Common mistakes when calculating buffer pH with NaOH
- Ignoring the neutralization reaction: NaOH must react with the weak acid before any equilibrium expression is applied.
- Forgetting unit conversions: volumes in mL must be converted to liters for mole calculations.
- Using concentrations before mixing: after addition, the system has a new total volume.
- Using pKa incorrectly: Henderson-Hasselbalch requires pH = pKa + log(base/acid), not the reverse ratio.
- Applying buffer equations beyond buffer capacity: if all HA is consumed, use excess OH– instead.
How buffer capacity affects the pH change
Buffer capacity is the amount of added acid or base a buffer can absorb before its pH changes substantially. Capacity depends mostly on the total number of moles of the buffering pair and reaches its best performance when acid and conjugate base are present in similar amounts. That is why equimolar acetic acid and acetate provide a stable system near pH 4.76. If one component is much smaller than the other, even a modest amount of NaOH can push the buffer out of its effective operating range.
In laboratory practice, analysts often monitor both target pH and total buffer concentration. A low-concentration buffer may have the right starting pH but poor resistance to added base. A higher-concentration buffer at the same pH generally has greater capacity because there are more moles available to neutralize incoming acid or base.
Comparison table: expected pH changes for an acetic acid-acetate buffer
| Scenario | Initial Buffer Composition | NaOH Added | Approximate Final pH | Interpretation |
|---|---|---|---|---|
| Balanced buffer | 0.0100 mol HA and 0.0100 mol A– | 0.00010 mol OH– | 4.77 | Very small rise because acid and base are balanced and capacity is good. |
| Same ratio, higher concentration | 0.100 mol HA and 0.100 mol A– | 0.00010 mol OH– | 4.7604 | Even smaller shift because the total buffer pool is much larger. |
| Weak capacity case | 0.0010 mol HA and 0.0010 mol A– | 0.00050 mol OH– | 5.24 | Large pH increase because a major fraction of HA is consumed. |
| Beyond buffer range | 0.0010 mol HA and 0.0010 mol A– | 0.00200 mol OH– | Above 11 in a small volume system | Excess hydroxide dominates; no longer a normal buffer calculation. |
Reference values often used in classroom and lab settings
Different buffer systems have different pKa values, which means each one resists pH change best near a different pH region. Choosing the correct buffer pair matters as much as doing the math correctly.
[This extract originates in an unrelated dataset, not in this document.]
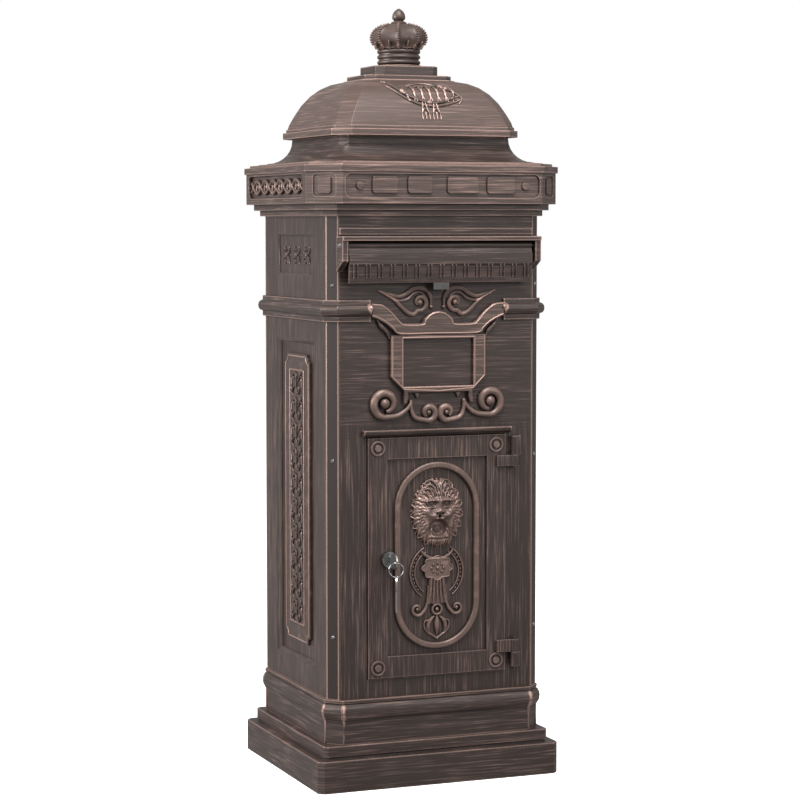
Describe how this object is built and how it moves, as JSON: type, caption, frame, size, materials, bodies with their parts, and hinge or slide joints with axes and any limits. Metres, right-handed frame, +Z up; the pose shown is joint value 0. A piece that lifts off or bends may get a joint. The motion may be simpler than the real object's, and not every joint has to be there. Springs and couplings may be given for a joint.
{
  "type": "pillar letterbox",
  "caption": "Free-standing lockable pillar letterbox in antique copper: stepped plinth, hinged collection door with cam lock, hooded letter flap, domed roof and crown finial.",
  "frame": {"origin": "on the ground at the centre of the case's footprint", "axes": "+Z up, the front with the door and letter slot faces -Y, +X is to the right of someone facing the front"},
  "size_m": [0.358, 0.3377, 1.025],
  "materials": {
    "cast_paint": "dark antique copper paint on cast aluminium, brushed so that copper shows on edges, satin",
    "relief_paint": "antique copper paint rubbed back on raised ornament, satin",
    "chrome": "bright chrome plating",
    "zinc_steel": "zinc-plated steel",
    "key_steel": "nickel-plated key steel",
    "card_plate": "blank dark name plate, matt"
  },
  "bodies": {
    "case": {"plinth": "cast_paint", "pedestal": "cast_paint", "floor_tray": "zinc_steel", "front_panel": "cast_paint", "left_panel": "cast_paint", "right_panel": "cast_paint", "back_panel": "cast_paint", "front_left_post": "cast_paint", "front_right_post": "cast_paint", "back_left_post": "cast_paint", "back_right_post": "cast_paint", "corner_angles": "zinc_steel", "post_screws": "chrome", "head_rail": "cast_paint", "hood": "cast_paint", "flap_pins": "chrome", "letter_chute": "zinc_steel", "belt_moulding": "relief_paint", "cartouche": "relief_paint", "name_frame": "relief_paint", "name_card": "card_plate", "upper_scrolls": "relief_paint", "lower_scrolls": "relief_paint", "door_head": "relief_paint", "panel_lugs": "cast_paint", "hinge_pins": "chrome", "left_plaque": "relief_paint", "right_plaque": "relief_paint", "left_motifs": "relief_paint", "right_motifs": "relief_paint", "cornice": "cast_paint", "frieze_blocks": "relief_paint", "frieze_waves": "relief_paint", "facet_bosses": "relief_paint", "roof": "cast_paint", "dome": "cast_paint", "dome_garland": "relief_paint", "finial_base": "cast_paint", "crown_ring": "cast_paint", "crown": "relief_paint", "finial_knob": "relief_paint", "tie_rod": "zinc_steel"},
    "flap": {"flap": "relief_paint", "lift_tab": "chrome"},
    "door": {"door": "cast_paint", "door_lugs": "cast_paint", "door_bead": "relief_paint", "door_roundels": "relief_paint", "lion_mask": "relief_paint", "door_pendant": "relief_paint", "lock_body": "chrome", "lock_nut": "zinc_steel"},
    "lock_plug": {"lock_plug": "chrome", "lock_cam": "zinc_steel", "cam_screw": "zinc_steel"},
    "key": {"key": "key_steel"},
    "key_ring": {"key_ring": "chrome"},
    "spare_key": {"spare_key": "key_steel"}
  },
  "joints": [
    {"name": "flap_swing", "type": "hinge", "parent": "case", "child": "flap", "pos_m": [0, -0.1465, 0.708], "axis": [-1, 0, 0], "range_deg": [0, 80]},
    {"name": "door_swing", "type": "hinge", "parent": "case", "child": "door", "pos_m": [0.11, -0.141, 0.3], "axis": [0, 0, 1], "range_deg": [0, 115]},
    {"name": "lock_turn", "type": "hinge", "parent": "door", "child": "lock_plug", "pos_m": [-0.07, -0.14, 0.3], "axis": [0, 1, 0], "range_deg": [0, 90]},
    {"name": "key_pull", "type": "slide", "parent": "lock_plug", "child": "key", "axis": [0, -1, 0], "range_m": [0, 0.026]},
    {"name": "ring_swing", "type": "hinge", "parent": "key", "child": "key_ring", "pos_m": [-0.07, -0.167, 0.2988], "axis": [0.9397, -0.342, 0], "range_deg": [-60, 15]},
    {"name": "spare_key_swing", "type": "hinge", "parent": "key_ring", "child": "spare_key", "pos_m": [-0.07, -0.167, 0.2802], "axis": [0.9397, -0.342, 0], "range_deg": [-60, 15]}
  ]
}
| Buffer System | Relevant pKa at 25°C | Best Approximate Buffer Region | Typical Use Context |
|---|---|---|---|
| Acetic acid / acetate | 4.76 | 3.76 to 5.76 | General chemistry labs, analytical exercises |
| Carbonic acid / bicarbonate | 6.35 | 5.35 to 7.35 | Environmental and physiological discussions |
| Dihydrogen phosphate / hydrogen phosphate | 7.21 | 6.21 to 8.21 | Biochemical and aqueous laboratory systems |
| Ammonium / ammonia | 9.25 | 8.25 to 10.25 | Basic pH buffer applications |
Why the Henderson-Hasselbalch equation is so useful
The Henderson-Hasselbalch equation is a logarithmic restatement of the acid dissociation equilibrium. For weak acid buffers, it provides an intuitive way to see that pH depends on the ratio of base to acid, not simply on their absolute values. This is especially convenient after NaOH addition because stoichiometry directly tells us how the ratio changes.
Still, experienced chemists know the equation is an approximation. At very low concentrations, high ionic strengths, or highly skewed acid-to-base ratios, activity effects and nonideal behavior can matter. For routine educational calculations and many dilute systems, however, the approximation is accurate enough and dramatically faster than solving the full equilibrium problem from scratch.
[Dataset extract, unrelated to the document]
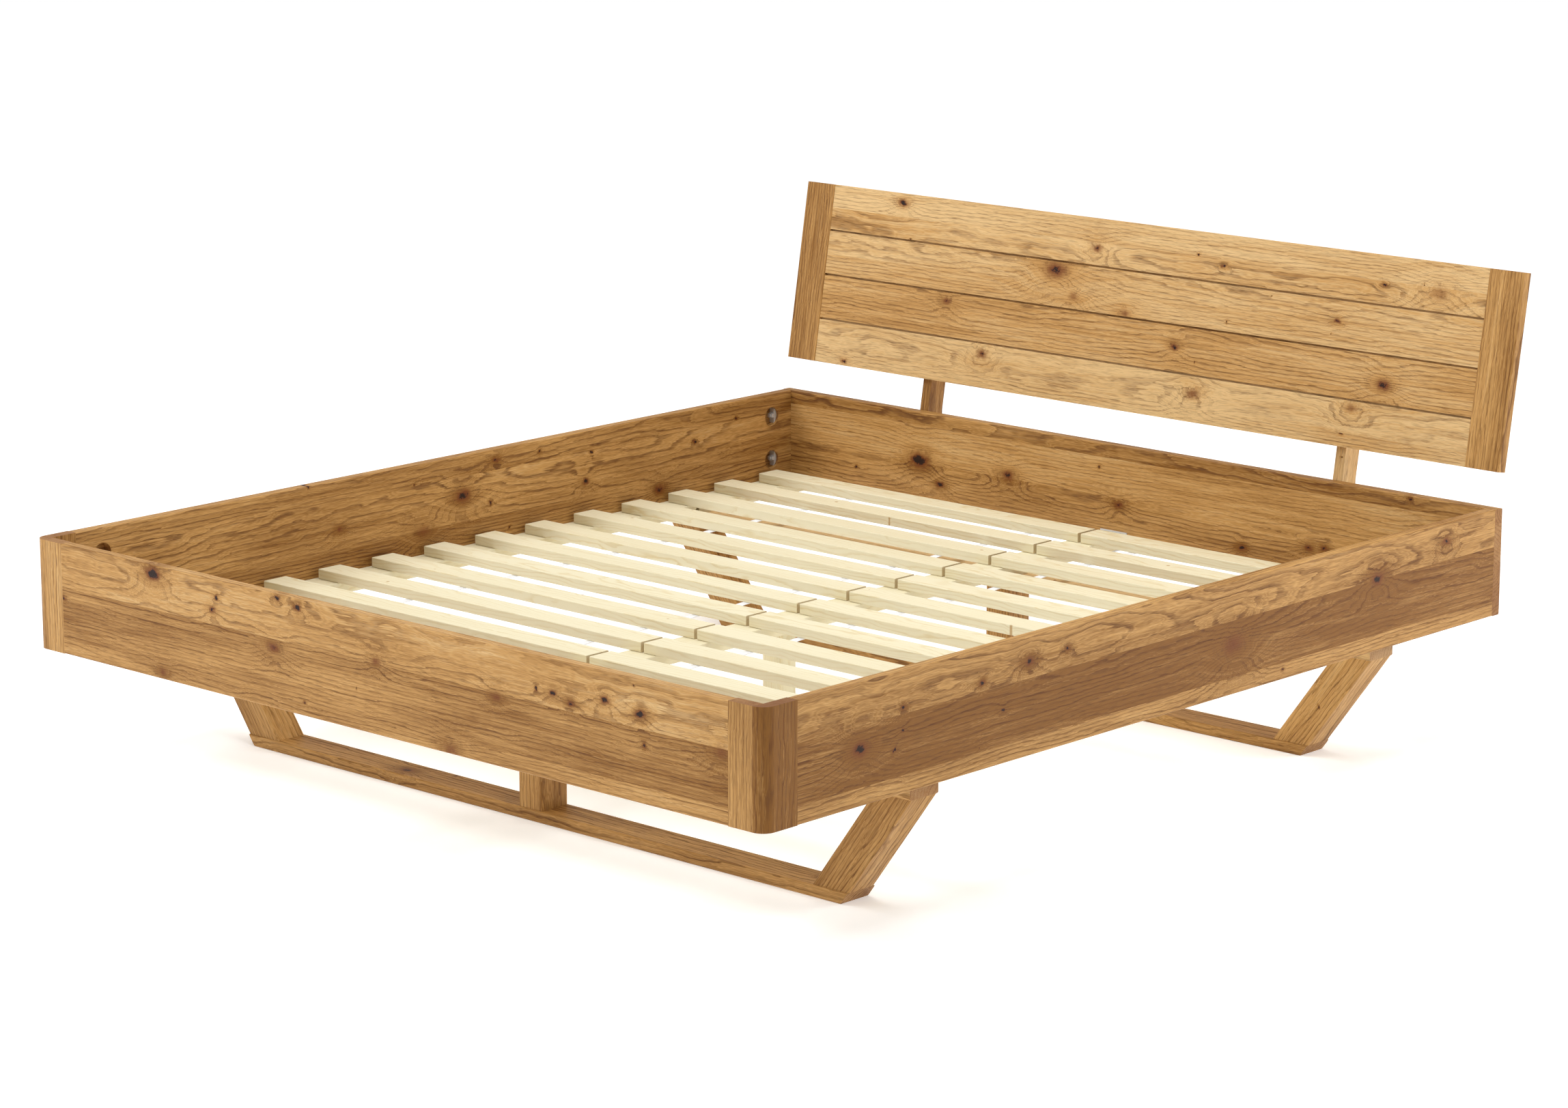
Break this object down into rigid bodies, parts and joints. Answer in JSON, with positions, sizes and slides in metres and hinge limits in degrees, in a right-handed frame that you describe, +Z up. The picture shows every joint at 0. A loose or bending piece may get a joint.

Practical tips for getting accurate results
- Use consistent units and convert every volume to liters before calculating moles.
- Keep extra significant figures during intermediate steps, then round the final pH at the end.
- Check whether the amount of NaOH added is small relative to the weak acid present.
- Verify that both HA and A– remain after neutralization before using Henderson-Hasselbalch.
- Remember that temperature can shift pKa, so reference values should match experimental conditions when possible.
Authoritative sources for deeper study
For more background on pH, aqueous systems, and measurement standards, consult: USGS on pH and water, NIST guidance on pH measurement, and University of Wisconsin chemistry materials.
Final takeaway
If you need to calculate pH of a buffer after adding NaOH, the fastest reliable strategy is simple: calculate moles, perform the neutralization, and then determine whether the remaining mixture is still a buffer. If it is, use the Henderson-Hasselbalch equation with the post-reaction mole ratio. If it is not, calculate pH from excess hydroxide. This structured approach prevents nearly all common errors and gives results that align with standard chemistry practice.